Request ▸
Exactly the lines from the start of the data through the line containing "slot), joint, frame))" should be output, with both ends kept and nothing added.
--- Begin Information supplied ---
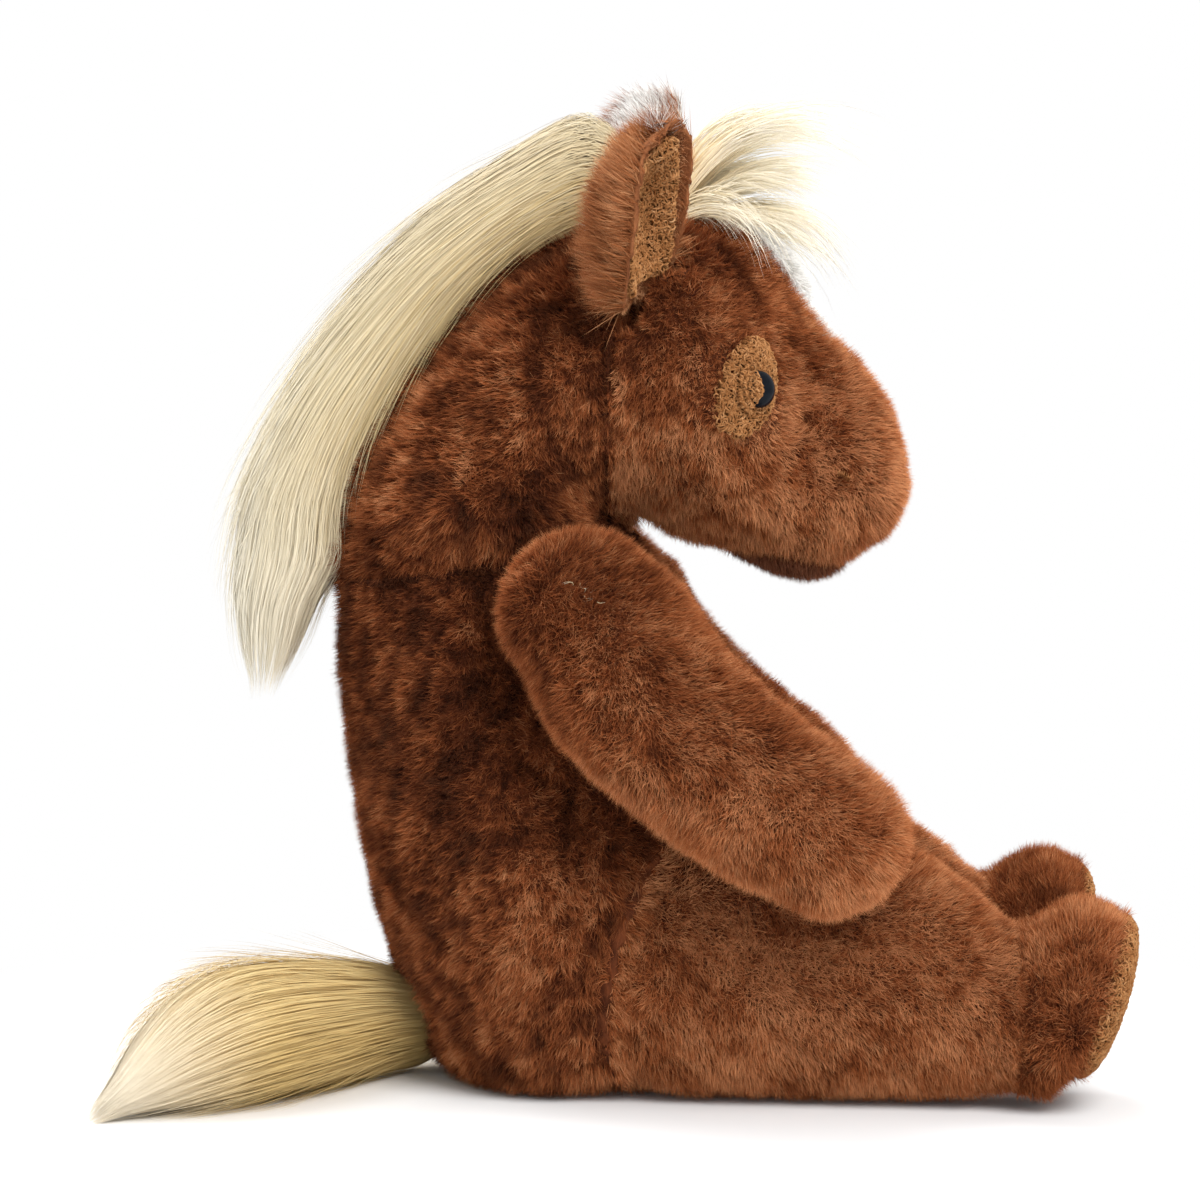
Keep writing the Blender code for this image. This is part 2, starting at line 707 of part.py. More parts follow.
def make_eye(side, joint, head):
    """Eye with its stem, locking washer and patch, and the holes that they need."""
    sign = SIDES[side]
    frame = head_frame(EYE_PLACE_SHARES[0], EYE_PLACE_SHARES[1], sign)
    radius = EYE_DIAMETER / 2
    stem = EYE_STEM_DIAMETER / 2
    base = PATCH_THICKNESS + 2 * GAP
    profile = [(0, base - EYE_STEM_LENGTH), (stem, base - EYE_STEM_LENGTH), (stem, base),
               (radius, base)]
    for step in range(1, DOME_RINGS):
        angle = math.pi / 2 * step / DOME_RINGS
        lift = EYE_DOME_HEIGHT * math.sin(angle)
        profile.append((radius * math.cos(angle), base + lift))
    profile.append((0, base + EYE_DOME_HEIGHT))
    piece(f"{side}_eye", turned("eye", profile), joint, BLACK, GLOSS_ROUGHNESS, frame)

    hole = stem + GAP
    outer = EYE_WASHER_DIAMETER / 2
    top = -EYE_WASHER_DEPTH
    bottom = top - EYE_WASHER_THICKNESS
    washer = turned("washer", ((hole, bottom), (outer, bottom), (outer, top), (hole, top)))
    piece(f"{side}_eye_washer", washer, joint, NYLON_WHITE, NYLON_ROUGHNESS, frame)

    deep = base - EYE_STEM_LENGTH - GAP
    slot = ((0, deep), (hole, deep), (hole, bottom - GAP), (outer + GAP, bottom - GAP),
            (outer + GAP, top + GAP), (hole, top + GAP), (hole, OVERRUN), (0, OVERRUN))
    combine(head, cutter(f"{side}_eye_hole", turned("eye_hole", slot), joint, frame))

    prism = oval_prism("patch_outline", PATCH_WIDTH, PATCH_LENGTH, 2 * OVERRUN)
    shift = Matrix.Translation((-PATCH_SET_BACK, 0, 0))
    patch = panel_on(f"{side}_eye_patch", head, joint, prism, frame @ shift,
                     PATCH_THICKNESS, GOLD)
    bore = ((0, -OVERRUN), (hole, -OVERRUN), (hole, OVERRUN), (0, OVERRUN))
    combine(patch, cutter(f"{side}_patch_hole", turned("patch_hole", bore), joint, frame))
    flat = ((0, base - GAP), (radius + GAP, base - GAP), (radius + GAP, OVERRUN), (0, OVERRUN))
    combine(patch, cutter(f"{side}_eye_bed", turned("eye_bed", flat), joint, frame))


def ear_rows(shares, length, width, thickness, centre):
    """Stations of an ear along its length, before it is curled."""
    rows = []
    for way, share in shares:
        half = share * width / 2
        edge = thickness / 2 * (1 - EAR_THINNING_SHARE * way)
        rows.append((way * length, centre + edge, way * length, centre - edge, half))
    return rows


def curl(point):
    """Curl an ear's width into an arc that opens toward +Z of its own frame, with a bowed back."""
    angle = point.y / EAR_CURL_RADIUS
    radius = EAR_CURL_RADIUS - point.z
    way = min(max(point.x / EAR_LENGTH, 0), 1)
    back = EAR_CURL_RADIUS - EAR_BACK_BOW * math.sin(math.pi * way)
    return Vector((point.x, radius * math.sin(angle), back - radius * math.cos(angle)))


def make_ear(side, head_joint, head):
    """Ear as a curled leaf on its base seam, with its lining in the hollow side."""
    sign = SIDES[side]
    base = head_frame(*EAR_PLACE_SHARES[side], sign).translation
    lean, twist, sweep = EAR_POSES_DEG[side]
    upright = Matrix.Rotation(math.radians(-90), 4, "Y")
    outward = Matrix.Rotation(math.radians(-lean * sign), 4, "X")
    swept = Matrix.Rotation(math.radians(sweep), 4, "Y")
    twisted = Matrix.Rotation(math.radians(-90 * sign + twist * sign), 4, "X")
    frame = Matrix.Translation(base) @ outward @ swept @ upright @ twisted
    joint = pivot(f"{side}_ear_fold", head_joint, frame)
    rows = ear_rows(EAR_SHARES, EAR_LENGTH, EAR_WIDTH, EAR_THICKNESS, 0)
    tip = EAR_TIP_SHARE * EAR_LENGTH
    sunk = [(row[0] - EAR_SINK, row[1], row[2] - EAR_SINK, row[3], row[4]) for row in rows]
    data = loft("ear", sunk, EAR_THICKNESS / 2, tip, 2, SMALL_RING_SIDES, curl)
    ear = piece(f"{side}_ear", data, joint, TAN)
    drop = EAR_CURL_RADIUS * math.sin(math.radians(EAR_FORWARD_DEG))
    lower = [(row[0] - drop, row[1], row[2] - drop, row[3], row[4]) for row in sunk]
    hollow = loft("ear_hollow", flared(lower, EAR_FORWARD_DEG, EAR_BACK_DEG, 0),
                  EAR_THICKNESS / 2 + SWEEP_GAP, 0.0, 1, SMALL_RING_SIDES, curl)
    combine(head, cutter(f"{side}_ear_hollow", hollow, joint))
    rows = ear_rows(EAR_SHARES[1:], EAR_LENGTH * LINING_LENGTH_SHARE,
                    EAR_WIDTH * LINING_WIDTH_SHARE, 2 * EAR_LINING_THICKNESS, EAR_THICKNESS / 2)
    data = loft("ear_lining", rows, 0.0, tip * LINING_LENGTH_SHARE, 2, SMALL_RING_SIDES, curl)
    lining = piece(f"{side}_ear_lining", data, joint, GOLD)
    combine(lining, cutter(f"{side}_lining_bed", grown(ear.data, 2 * GAP), joint))


def make_face_panels(joint, head):
    """Blaze, chin and forelock on the head."""
    frame = head_frame(BLAZE_PLACE_SHARE, 0.0, 1)
    outline = oval_prism("blaze_outline", BLAZE_LENGTH, BLAZE_WIDTH, 4 * OVERRUN)
    panel_on("blaze", head, joint, outline, frame, BLAZE_THICKNESS, WHITE)

    frame = head_frame(*CHIN_PLACE_SHARES, 1)
    outline = oval_prism("chin_outline", CHIN_LENGTH, CHIN_WIDTH, 4 * OVERRUN)
    panel_on("chin", head, joint, outline, frame, CHIN_THICKNESS, DARK_BROWN)

    top = head_frame(FORELOCK_PLACE_SHARE, 0.0, 1).translation
    lock_rows = []
    for way, high, low, width in FORELOCK_SHARES:
        x = top.x + way * FORELOCK_LENGTH
        lock_rows.append((x, top.z + high * FORELOCK_HEIGHT, x, top.z + low * FORELOCK_HEIGHT,
                          width * FORELOCK_WIDTH / 2))
    bulge = FORELOCK_LENGTH * FORELOCK_END_SHARE
    data = loft("forelock", lock_rows, bulge, bulge, 1, SMALL_RING_SIDES)
    forelock = piece("forelock", data, joint, CREAM)
    combine(forelock, cutter("forelock_bed", grown(head.data, GAP), joint))
    combine(forelock, cutter("forelock_on_blaze", grown(head.data, 2 * GAP + BLAZE_THICKNESS),
                             joint))


def make_arm(side, torso):
    """Arm in the plane that leans out from the shoulder; the torso is pressed flat by it."""
    sign = SIDES[side]
    location = (SHOULDER_X, sign * SHOULDER_Y, SHOULDER_Z)
    joint = pivot(f"{side}_shoulder", None, move_and_turn(location, (sign * ARM_SPLAY_DEG, 0, 0)))
    rows = []
    half_thickness = ARM_THICKNESS / 2
    for way, top, bottom, width in ARM_SHARES:
        half = width * half_thickness
        x = way * ARM_LENGTH
        rows.append((x, top * ARM_DEPTH / 2, x, bottom * ARM_DEPTH / 2, half, 0,
                     sign * (half - SHOULDER_PRESS)))
    data = loft("arm", rows, ARM_DEPTH * ARM_START_SHARE, ARM_DEPTH * ARM_END_SHARE, 1)
    drop = Matrix.Rotation(math.radians(ARM_DROP_DEG[side]), 4, "Y")
    arm = piece(f"{side}_arm", data, joint, TAN, matrix=drop)
    size = 2 * (ARM_LENGTH + ARM_DEPTH)
    shift = sign * (ARM_THICKNESS - GAP) / 2
    press = block("press", size, ARM_THICKNESS, size)
    inside = Matrix.Translation((0, -shift, 0))
    combine(arm, cutter(f"{side}_arm_press", press, joint, inside))
    outside = Matrix.Translation((0, shift, 0))
    combine(torso, cutter(f"{side}_torso_press", press.copy(), joint, outside))


def leg_rows():
    """Stations of the leg from the hip to the ankle seam, in the hip's frame."""
    half = THIGH_HEIGHT / 2
    rows = [(0, half, 0, -half, THIGH_WIDTH / 2)]
    for top_x, top_z, bottom_x, bottom_z, width in LEG_SHARES:
        rows.append((top_x * LEG_LENGTH, top_z * THIGH_HEIGHT, bottom_x * LEG_LENGTH,
                     bottom_z * THIGH_HEIGHT, width * THIGH_WIDTH / 2))
    low = -half + THIGH_HEIGHT * ANKLE_LIFT_SHARE
    rows.append((LEG_LENGTH, low + ANKLE_HEIGHT, LEG_LENGTH, low,
                 THIGH_WIDTH / 2 * ANKLE_WIDTH_SHARE))
    return rows


def floor_flat(item, joint):
    """Cut a form flat where it rests on the floor."""
    size = 2 * (LEG_LENGTH + FOOT_LENGTH + THIGH_HEIGHT)
    under = Matrix.Translation((0, 0, -THIGH_HEIGHT / 2 + FLOOR_FLAT - OVERRUN / 2))
    floor = block("floor", size, size, OVERRUN)
    combine(item, cutter(f"{item.name}_floor", floor, joint, under))


def make_leg(side, torso):
    """Leg, foot and sole on the hip, with the thigh's round end seated in the torso."""
    sign = SIDES[side]
    location = (HIP_X, sign * HIP_Y, THIGH_HEIGHT / 2 - FLOOR_FLAT)
    joint = pivot(f"{side}_hip", None, move_and_turn(location, (0, 0, sign * LEG_SPLAY_DEG)))
    rows = leg_rows()
    leg = piece(f"{side}_leg", loft("leg", rows, THIGH_HEIGHT / 2, 0.0, 1), joint, CHESTNUT)
    floor_flat(leg, joint)
    hollow = loft("hip_hollow", flared(rows, LEG_LIFT_DEG, 0, 0),
                  THIGH_HEIGHT / 2 + SWEEP_GAP, 0.0, 1)
    combine(torso, cutter(f"{side}_hip_hollow", hollow, joint))

    top_x, top_z, bottom_x, bottom_z, half_width = rows[-1]
    start = LEG_LENGTH + GAP
    floor = -THIGH_HEIGHT / 2
    foot_rows = [(start, top_z, start, bottom_z, half_width)]
    for top_x, top_z, bottom_x, bottom_z, width in FOOT_SHARES:
        foot_rows.append((start + top_x * FOOT_LENGTH, floor + top_z * FOOT_HEIGHT,
                          start + bottom_x * FOOT_LENGTH, floor + bottom_z * FOOT_HEIGHT,
                          width * FOOT_WIDTH / 2))
    foot = piece(f"{side}_foot", loft("foot", foot_rows), joint, TAN)
    floor_flat(foot, joint)

    rim = foot_rows[-1]
    outward = ring_normal(rim) * GAP
    middle_x = (rim[0] + rim[2]) / 2 + outward.x
    middle_z = (rim[1] + rim[3]) / 2 + outward.z
    reach_x = (rim[0] - rim[2]) / 2 * SOLE_INSET_SHARE
    reach_z = (rim[1] - rim[3]) / 2 * SOLE_INSET_SHARE
    sole_row = (middle_x + reach_x, middle_z + reach_z, middle_x - reach_x, middle_z - reach_z,
                rim[4] * SOLE_INSET_SHARE)
    edge = outward.normalized() * SOLE_BULGE / 4
    edge_row = (sole_row[0] + edge.x, sole_row[1] + edge.z, sole_row[2] + edge.x,
                sole_row[3] + edge.z, sole_row[4])
    data = loft("sole", (sole_row, edge_row), 0.0, SOLE_BULGE, 1)
    piece(f"{side}_sole", data, joint, GOLD)


def make_tail(torso):
    """Tail on its root seam, swept round to the horse's right as it lies."""
    location = (TAIL_ROOT_X, 0, TAIL_ROOT_Z)
    joint = pivot("tail_root", None, move_and_turn(location, (0, 0, TAIL_SWING_DEG)))
    rows = []
    for way, top, bottom, width in TAIL_SHARES:
        x = way * TAIL_LENGTH
        rows.append((x, top * TAIL_HEIGHT, x, -bottom * TAIL_ROOT_Z, width * TAIL_WIDTH / 2))
    data = loft("tail", rows, rows[0][4], TAIL_LENGTH * TAIL_TIP_SHARE, 1)
    piece("tail", data, joint, CREAM)
    hollow = loft("tail_hollow", flared(rows, 0, 0, TAIL_SPREAD_DEG), rows[0][4] + SWEEP_GAP,
                  0.0, 1)
    combine(torso, cutter("tail_hollow", hollow, joint))


def main():
    clear_scene()
    torso = make_torso()
    neck_joint, neck = make_neck()
    make_mane(neck_joint, neck)
    head_joint, head = make_head(neck_joint)
    make_face_panels(head_joint, head)
    for side in SIDES:
        make_eye(side, head_joint, head)
        make_ear(side, head_joint, head)
        make_arm(side, torso)
        make_leg(side, torso)
    make_tail(torso)
    for item in (torso, head):
        weld(item)


main()
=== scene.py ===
"""Looks of the seated plush horse: its pile, mane, curly panels, eyes and the studio round it."""

import math

import bpy
import numpy as np
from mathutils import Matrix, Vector
from mathutils.bvhtree import BVHTree
from mathutils.kdtree import KDTree


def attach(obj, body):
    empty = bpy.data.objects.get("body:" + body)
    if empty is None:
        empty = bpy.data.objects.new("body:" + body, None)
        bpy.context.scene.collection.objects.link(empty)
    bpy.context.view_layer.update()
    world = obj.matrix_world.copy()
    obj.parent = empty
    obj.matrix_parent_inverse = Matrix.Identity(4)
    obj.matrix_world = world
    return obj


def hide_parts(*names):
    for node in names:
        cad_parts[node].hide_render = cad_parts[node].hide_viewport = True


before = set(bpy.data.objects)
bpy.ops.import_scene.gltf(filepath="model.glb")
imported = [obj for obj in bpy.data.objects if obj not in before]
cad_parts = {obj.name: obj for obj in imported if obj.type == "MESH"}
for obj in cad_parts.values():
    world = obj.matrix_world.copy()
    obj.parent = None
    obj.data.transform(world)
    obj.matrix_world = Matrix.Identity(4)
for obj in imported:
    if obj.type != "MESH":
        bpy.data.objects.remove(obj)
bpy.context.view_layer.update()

# Lengths are in metres. The random numbers are seeded, so every run gives the same strands.
RANDOM = np.random.default_rng(41)
UP = np.array((0.0, 0.0, 1.0))
SIDEWAYS = np.array((0.0, 1.0, 0.0))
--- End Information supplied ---
Right answer ▸
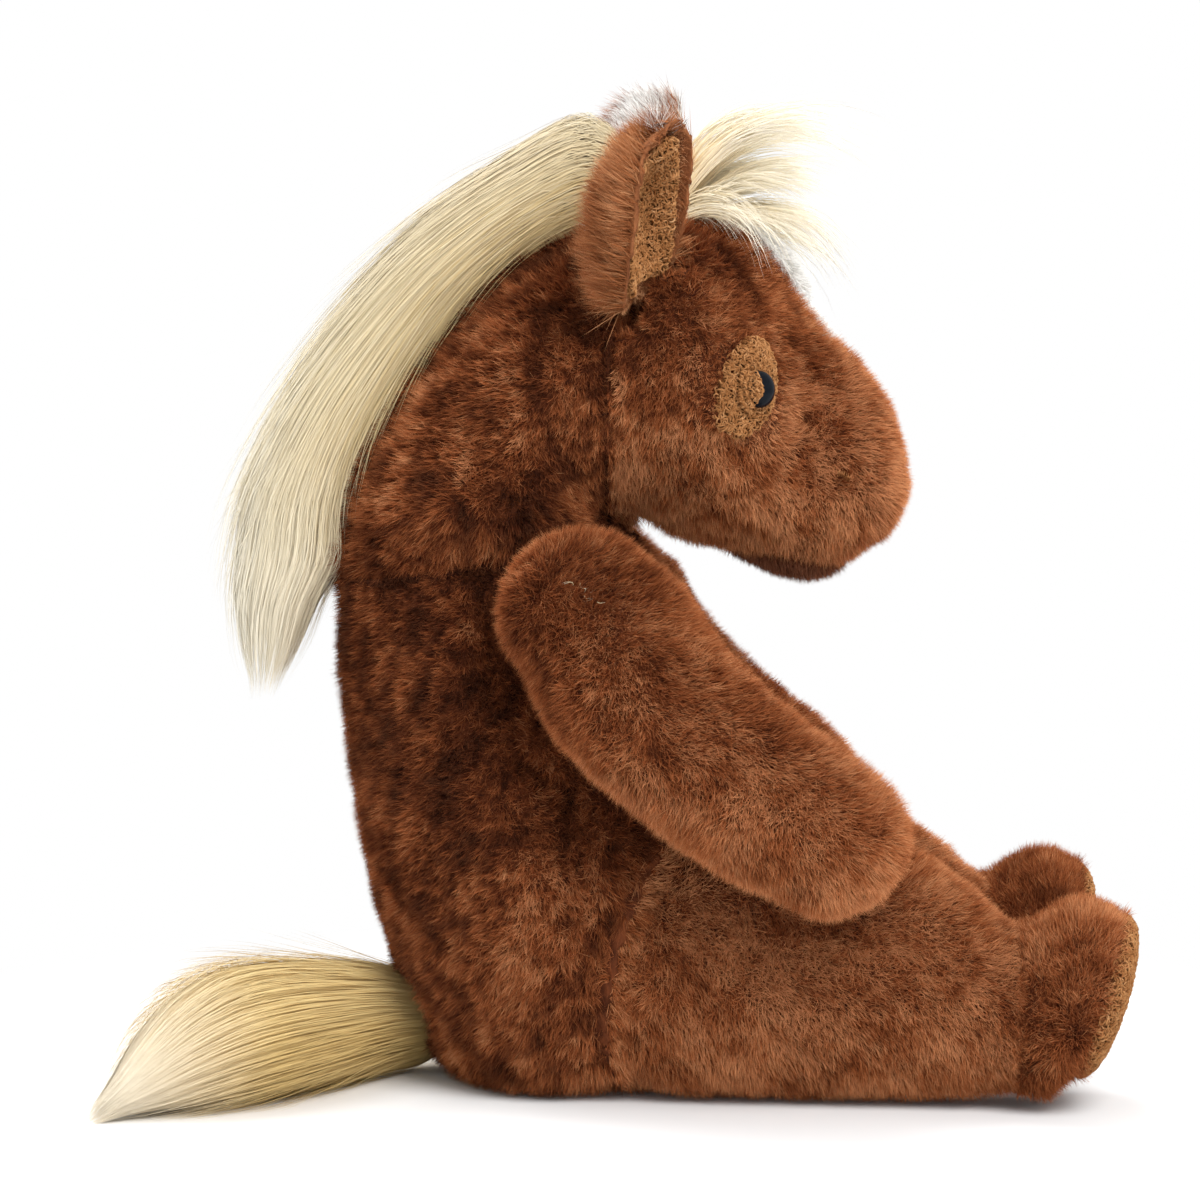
Keep writing the Blender code for this image. This is part 2, starting at line 707 of part.py. More parts follow.
def make_eye(side, joint, head):
    """Eye with its stem, locking washer and patch, and the holes that they need."""
    sign = SIDES[side]
    frame = head_frame(EYE_PLACE_SHARES[0], EYE_PLACE_SHARES[1], sign)
    radius = EYE_DIAMETER / 2
    stem = EYE_STEM_DIAMETER / 2
    base = PATCH_THICKNESS + 2 * GAP
    profile = [(0, base - EYE_STEM_LENGTH), (stem, base - EYE_STEM_LENGTH), (stem, base),
               (radius, base)]
    for step in range(1, DOME_RINGS):
        angle = math.pi / 2 * step / DOME_RINGS
        lift = EYE_DOME_HEIGHT * math.sin(angle)
        profile.append((radius * math.cos(angle), base + lift))
    profile.append((0, base + EYE_DOME_HEIGHT))
    piece(f"{side}_eye", turned("eye", profile), joint, BLACK, GLOSS_ROUGHNESS, frame)

    hole = stem + GAP
    outer = EYE_WASHER_DIAMETER / 2
    top = -EYE_WASHER_DEPTH
    bottom = top - EYE_WASHER_THICKNESS
    washer = turned("washer", ((hole, bottom), (outer, bottom), (outer, top), (hole, top)))
    piece(f"{side}_eye_washer", washer, joint, NYLON_WHITE, NYLON_ROUGHNESS, frame)

    deep = base - EYE_STEM_LENGTH - GAP
    slot = ((0, deep), (hole, deep), (hole, bottom - GAP), (outer + GAP, bottom - GAP),
            (outer + GAP, top + GAP), (hole, top + GAP), (hole, OVERRUN), (0, OVERRUN))
    combine(head, cutter(f"{side}_eye_hole", turned("eye_hole", slot), joint, frame))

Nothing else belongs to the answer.